### Problem
Copy exactly, please, the lines of the data from its start through the line containing "camera.matrix_world = PUMP @ turn".

### Supplied data

○ ○ ○ ○ ○ ○ ○

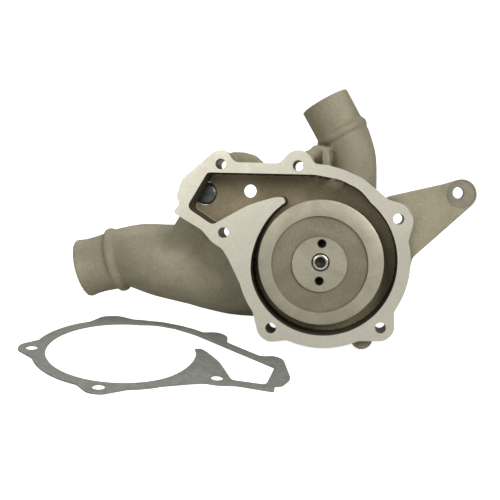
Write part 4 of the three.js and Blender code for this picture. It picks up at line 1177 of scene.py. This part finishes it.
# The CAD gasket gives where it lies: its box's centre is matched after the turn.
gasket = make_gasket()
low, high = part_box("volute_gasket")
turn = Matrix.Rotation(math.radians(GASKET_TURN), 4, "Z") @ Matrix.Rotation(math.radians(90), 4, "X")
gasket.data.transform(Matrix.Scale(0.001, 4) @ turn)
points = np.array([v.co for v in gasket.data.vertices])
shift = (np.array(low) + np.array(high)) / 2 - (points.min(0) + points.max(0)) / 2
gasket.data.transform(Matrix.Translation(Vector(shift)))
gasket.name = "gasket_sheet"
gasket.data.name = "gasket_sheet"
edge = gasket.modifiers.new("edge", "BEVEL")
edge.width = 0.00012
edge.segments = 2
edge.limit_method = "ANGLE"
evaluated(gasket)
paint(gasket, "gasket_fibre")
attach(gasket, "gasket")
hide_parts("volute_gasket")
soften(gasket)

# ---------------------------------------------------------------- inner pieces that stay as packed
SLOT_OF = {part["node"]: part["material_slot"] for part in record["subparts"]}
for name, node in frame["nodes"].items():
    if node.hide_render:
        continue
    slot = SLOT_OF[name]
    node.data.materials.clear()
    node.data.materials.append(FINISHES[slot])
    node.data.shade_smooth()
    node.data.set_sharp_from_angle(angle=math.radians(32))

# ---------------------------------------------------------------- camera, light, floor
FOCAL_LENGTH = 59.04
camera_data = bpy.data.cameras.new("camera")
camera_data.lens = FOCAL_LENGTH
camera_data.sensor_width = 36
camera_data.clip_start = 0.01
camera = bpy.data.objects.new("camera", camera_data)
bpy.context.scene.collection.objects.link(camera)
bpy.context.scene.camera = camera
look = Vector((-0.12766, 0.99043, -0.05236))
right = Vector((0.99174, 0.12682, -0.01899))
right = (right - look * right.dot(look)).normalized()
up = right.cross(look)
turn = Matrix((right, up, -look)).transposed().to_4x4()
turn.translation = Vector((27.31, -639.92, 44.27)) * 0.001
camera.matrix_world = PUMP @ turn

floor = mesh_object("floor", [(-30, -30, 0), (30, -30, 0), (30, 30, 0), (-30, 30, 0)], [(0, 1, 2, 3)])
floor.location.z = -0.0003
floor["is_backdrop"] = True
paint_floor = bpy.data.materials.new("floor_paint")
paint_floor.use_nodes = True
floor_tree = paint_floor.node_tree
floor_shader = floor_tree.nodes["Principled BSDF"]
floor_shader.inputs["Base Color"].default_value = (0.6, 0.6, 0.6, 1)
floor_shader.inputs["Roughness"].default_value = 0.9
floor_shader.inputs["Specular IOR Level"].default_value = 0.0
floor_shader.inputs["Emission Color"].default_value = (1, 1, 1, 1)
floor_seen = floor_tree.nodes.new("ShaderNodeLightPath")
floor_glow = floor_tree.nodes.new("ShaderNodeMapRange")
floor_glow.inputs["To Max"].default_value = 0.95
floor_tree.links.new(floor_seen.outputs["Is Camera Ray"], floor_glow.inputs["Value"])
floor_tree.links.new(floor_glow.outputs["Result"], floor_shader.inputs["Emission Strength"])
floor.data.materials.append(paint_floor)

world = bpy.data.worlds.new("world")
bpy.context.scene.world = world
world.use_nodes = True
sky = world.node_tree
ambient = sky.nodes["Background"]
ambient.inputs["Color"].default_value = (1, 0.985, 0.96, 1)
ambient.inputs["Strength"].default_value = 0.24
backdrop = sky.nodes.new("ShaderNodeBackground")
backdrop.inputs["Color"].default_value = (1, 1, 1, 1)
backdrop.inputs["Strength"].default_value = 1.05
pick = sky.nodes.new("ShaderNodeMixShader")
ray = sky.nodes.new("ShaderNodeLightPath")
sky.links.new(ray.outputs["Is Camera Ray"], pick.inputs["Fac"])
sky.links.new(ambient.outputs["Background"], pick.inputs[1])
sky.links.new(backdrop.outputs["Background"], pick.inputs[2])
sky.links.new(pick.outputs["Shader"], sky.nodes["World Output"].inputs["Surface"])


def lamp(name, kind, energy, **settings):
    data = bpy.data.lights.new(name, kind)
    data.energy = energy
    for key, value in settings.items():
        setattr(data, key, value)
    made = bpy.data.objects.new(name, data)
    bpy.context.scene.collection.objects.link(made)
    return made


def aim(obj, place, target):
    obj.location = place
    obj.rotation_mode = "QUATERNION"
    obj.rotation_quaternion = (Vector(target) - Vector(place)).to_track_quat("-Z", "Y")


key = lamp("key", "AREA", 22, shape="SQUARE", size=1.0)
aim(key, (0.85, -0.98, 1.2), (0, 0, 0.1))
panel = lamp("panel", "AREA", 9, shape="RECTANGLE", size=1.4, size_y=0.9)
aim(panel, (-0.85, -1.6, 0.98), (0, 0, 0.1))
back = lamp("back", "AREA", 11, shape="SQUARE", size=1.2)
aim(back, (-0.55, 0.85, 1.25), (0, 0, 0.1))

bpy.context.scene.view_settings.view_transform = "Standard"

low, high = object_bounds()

○ ○ ○ ○ ○ ○ ○

### Solved problem
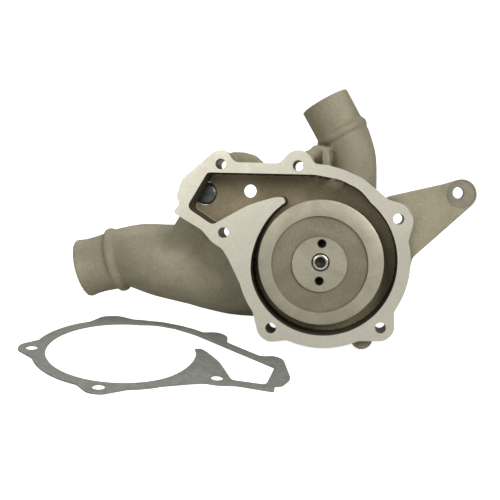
Write part 4 of the three.js and Blender code for this picture. It picks up at line 1177 of scene.py. This part finishes it.
# The CAD gasket gives where it lies: its box's centre is matched after the turn.
gasket = make_gasket()
low, high = part_box("volute_gasket")
turn = Matrix.Rotation(math.radians(GASKET_TURN), 4, "Z") @ Matrix.Rotation(math.radians(90), 4, "X")
gasket.data.transform(Matrix.Scale(0.001, 4) @ turn)
points = np.array([v.co for v in gasket.data.vertices])
shift = (np.array(low) + np.array(high)) / 2 - (points.min(0) + points.max(0)) / 2
gasket.data.transform(Matrix.Translation(Vector(shift)))
gasket.name = "gasket_sheet"
gasket.data.name = "gasket_sheet"
edge = gasket.modifiers.new("edge", "BEVEL")
edge.width = 0.00012
edge.segments = 2
edge.limit_method = "ANGLE"
evaluated(gasket)
paint(gasket, "gasket_fibre")
attach(gasket, "gasket")
hide_parts("volute_gasket")
soften(gasket)

# ---------------------------------------------------------------- inner pieces that stay as packed
SLOT_OF = {part["node"]: part["material_slot"] for part in record["subparts"]}
for name, node in frame["nodes"].items():
    if node.hide_render:
        continue
    slot = SLOT_OF[name]
    node.data.materials.clear()
    node.data.materials.append(FINISHES[slot])
    node.data.shade_smooth()
    node.data.set_sharp_from_angle(angle=math.radians(32))

# ---------------------------------------------------------------- camera, light, floor
FOCAL_LENGTH = 59.04
camera_data = bpy.data.cameras.new("camera")
camera_data.lens = FOCAL_LENGTH
camera_data.sensor_width = 36
camera_data.clip_start = 0.01
camera = bpy.data.objects.new("camera", camera_data)
bpy.context.scene.collection.objects.link(camera)
bpy.context.scene.camera = camera
look = Vector((-0.12766, 0.99043, -0.05236))
right = Vector((0.99174, 0.12682, -0.01899))
right = (right - look * right.dot(look)).normalized()
up = right.cross(look)
turn = Matrix((right, up, -look)).transposed().to_4x4()
turn.translation = Vector((27.31, -639.92, 44.27)) * 0.001
camera.matrix_world = PUMP @ turn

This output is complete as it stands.